Wenger usually changes players. Wenger tames them. But Wenger hasn’t really tamed Alexis.
Alexis can be frustrating at times. His desire to dribble straight at the defense means that he’s going to lose the ball often. His passing isn’t at Özil level either, so when he drops to collect, and the opposition give him time, he will often try an audacious pass rather than a simple one, which again often results in a loss of possession. He is, in this respect, like Luis Suarez*. If you recall, when Arsenal went after Luis Suarez I sounded the alarm bells that fans would need to give him latitude: he was a ball hog and was going to turn the ball over a lot. But like Suarez, Arsenal’s Alexis, is a “demon on the pitch.” It was that quality which Wenger hailed in Luis Suarez and that quality which Wenger wanted at Arsenal from Alexis.
Alexis didn’t change for Arsenal, not fundamentally. He may have softened around the edges, and Wenger sees him playing more for the team and less for himself. But I don’t see it as a change. He’s always been the guy who chases down every lost ball, who tracks all the way back into Arsenal’s defense and makes a tackle in our corner, and who runs fulls speed for the cause for 90 minutes 40+ times a year.
But Arsenal have changed for Alexis. Arsenal have benched their starting forward, Olivier Giroud, a player who is excellent at hold-up play in order to play a much more direct version of attacking football with Alexis at the tip of the spear. Arsene has moved his best holding midfielder, Francis Coquelin, up to play between the lines, so that he can press high up the pitch and offer support to Alexis, who loves to press the opposition defenders. Arsenal have moved Özil out of midfield and put him into a role closer to Alexis, a sort of Bergkamp position, so that the two can play as an attacking combination. Theo Walcott abandoned his stated desire to be a center forward, clearing the way for Alexis, and he now plays as a winger. And even the precocious twins Iwobi and Oxlade-Chamberlain are benefitting from the new formation that Wenger is deploying, both enjoying stints as wide players who dribble at opponents and get into dangerous areas in the opposition 18 yard box. And Wenger has added a counter attacking flair to this Arsenal side, again playing off Alexis’ desire to run at the opposition, Wenger is able to play Walcott, Ox, Iwobi, Alexis, and Ozil along with Hector Bellerin who are among the fastest players in the League, as a counter-attacking threat against any team who wants to play possession football.

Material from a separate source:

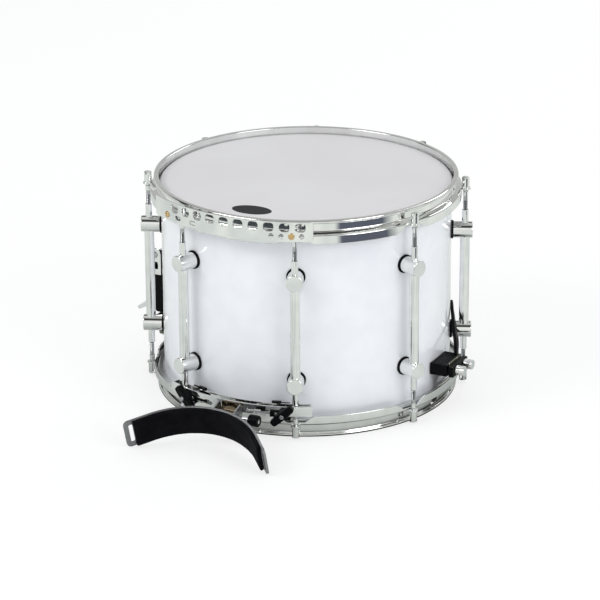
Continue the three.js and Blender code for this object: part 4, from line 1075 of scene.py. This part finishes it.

The results have proven themselves. Alexis is scoring at the same rate as before, about 1 goal every two games. But Özil has already scored as many goals this season in 17 appearances as his did in his first season at Arsenal with 40 appearances. Walcott has enjoyed a true renaissance and already has a many goals this season as he had in 42 appearances last season. And all of this reshuffling at Arsenal has also freed up space on the bench for players like Giroud to come on late in games and make an impact; he’s scored 3 goals in 7 subs in the League, one against Man U and two against Sunderland, all three were point-saving goals.
It’s not perfect. Arsenal still haven’t figured out which two should anchor the midfield. And when Alexis is off color, or tired from all of his international duties, Arsenal tend to struggle. But I love seeing Arsenal change. Wenger is often criticized for “doing the same thing over and over again” but no one survives as a manager for 20+ years without the ability to change. Just look at Jose Mourinho’s meltdown over the last two years. Mourinho only knows one way to play football and only has one managerial style. When his one-trick doesn’t work he doesn’t have the tools to reinvent himself or his team and things crash down around him. It used to take three years for this to happen, but in the modern football cycle, Mourinho’s inevitable decrepitude is accelerated.
But Arsene Wenger has the flexibility and creativity to move things around, and the daring to try something new. When Wenger finds a truly unique player, he’s not afraid to mold his team around him. He did it with Vieira, Henry, Fabregas, and now Alexis.
*He’s not at all like Luis Suarez in the bitey, mental, racist way. Alexis loves his dogs!